Orallı, İsrail’in daha önce yaptığı operasyonlara atıfta bulunarak 1947-48’de, 1956’da, 1967’de, 1973’de meydana gelen tüm Arap savaşlarında İsrail’in çok sayıda kayıp verdiğini belirtiyor. Bu noktada da operasyonel kabiliyetin zayıf bir ülke pozisyonunda olduğunu dile getiriyor.

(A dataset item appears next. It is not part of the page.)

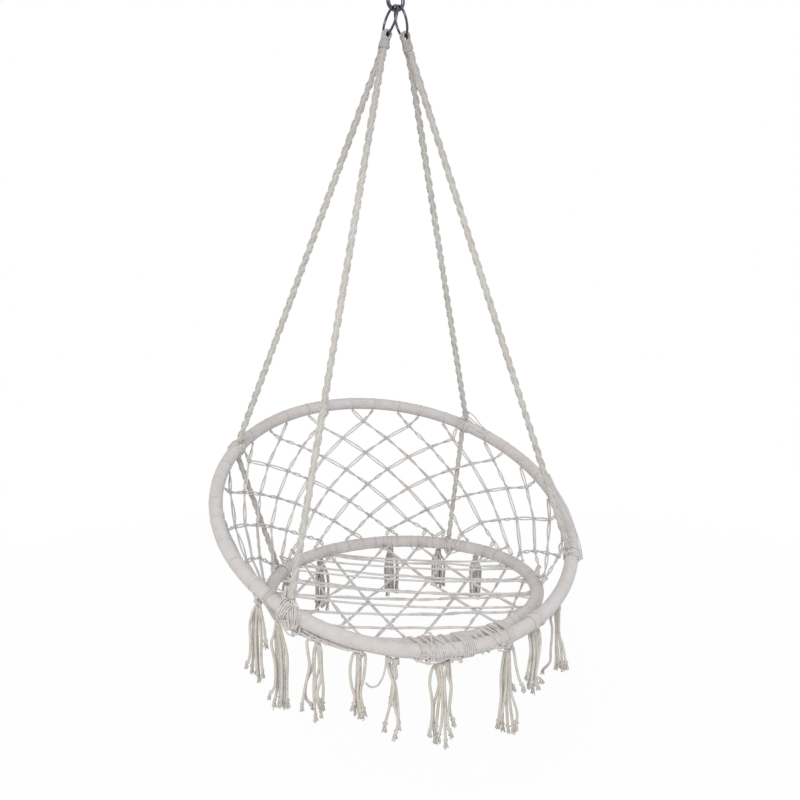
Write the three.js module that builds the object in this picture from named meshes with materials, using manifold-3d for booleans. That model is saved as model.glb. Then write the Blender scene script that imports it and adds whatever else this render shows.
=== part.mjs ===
// A hanging macrame chair: two cord-wrapped steel hoops, knotted nets, four plaited ropes,
// two rings and a snap hook.
// Millimetres and degrees. +Z is up, the sitter faces -Y, and the origin is where the snap hook hangs.
import * as THREE from "three";
import { mergeVertices } from "three/addons/utils/BufferGeometryUtils.js";
import Module from "manifold-3d";

const wasm = await Module();
wasm.setup();

// Snap hook
const hookLength = 80;
const hookWidth = 40;
const hookWire = 8;
const tangThickness = 3;
const rivetDiameter = 3;
const pivotDrop = 42;
const gateReach = 24;
const gateOverlap = 6;
const gateTopClearance = 0.8;
const gateSpringDiameter = 3;
const gateSpringLength = 7;

// Steel rings in the bow of the hook
const ringOuter = 62;
const ringWire = 5;
const ringSeatDeg = 22;
const ringLeanDeg = 16.7;
const ringTwistDeg = { left: 0, right: 6 };

// Rope eyes on the rings, and the binding below them
const eyeCord = 4;
const eyeCordCount = 4;
const eyeCordPitchDeg = 8.6;
const eyePlay = 2.8;
const eyeLegLength = 9;
const neckWidth = 15;
const neckLength = 20;
const bindingThickness = 2.6;
const bindingLength = 15;

// Ropes and back stays
const ropeDiameter = 15;
const stayDiameter = 13;
const stayStandOff = 2;

// Hoops
const coverDiameter = 28;
const tubeDiameter = 20;
const tubeWall = 1.2;
const largeHoopOuter = 800;
const seatHoopOuter = 602;
const largeHoopTiltDeg = 26.2;
const seatHeight = 1248;
const hoopNestDistance = 32.8;
const hoopNestDeg = 0;
const largeHoopForward = 337;
const seamWidth = 1;
const ringSeam = 0.5;

// Where ropes, lashings and tassels meet the hoops, in degrees from the front centre
const frontRopeDeg = 55;
const backRopeDeg = 131;
const stayFootDeg = 132.6;
const ropeLashingLoops = 3;
const stayLashingLoops = 2;
const lashingCord = 4.4;
const lashingPitch = 5.2;
const hoopLashingDeg = { left: -12, right: 7.5 };
const hoopLashingLoops = 3;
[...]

Doç. Dr. Orallı son olarak, ABD’nin İsrail’e olan desteğine dikkati çekerek “Nasıl ki Rusya-Ukrayna savaşının uzamasını isteyen ya da Çin’in Tayvan üzerinde bir saldırısı olması durumunda Güneydoğu Asya’yı kan gölüne bulamak isteyen bir ABD gerçeği varsa, İsrail’in Gazze’deki işgal ve soykırım sürecinde de ABD’nin imzası bulunuyor” diyor.
Bu yüzden, Batı’nın hem kamuoyu bağlamında hem de mühimmat ve askeri lojistik bağlamında desteğini kesmesi durumunda İsrail’in nefessiz kalacağını dile getiriyor:
“Bu durum belki de bu çığlığın sona ermesi ve bu manada soykırım suçlarının çok daha kolay bir şekilde yargılanabilmesine zemin oluşturacak daha fazla sivil kaybının da önlenmesini beraberinde getirecektir.
O bakımdan, Batı dünyası kamuoyunun kendi ülkelerindeki liderler üzerinde oluşturacağı baskı, İsrail’de Netanyahu üzerinde oluşacak baskıdan çok daha kıymetlidir.
İngiltere, ABD, Almanya, Hollanda ve Fransa İsrail’e olan askeri ve siyasi desteğini keserse şüphesiz eşitler arasında bir çatışma sürecinde İsrail’in galip çıkma ihtimali olmadığı bir operasyonel dönem doğacaktır.
Bu durumda da Batı dünyası kendi varlığını sorgulamaya başlayacaktır.”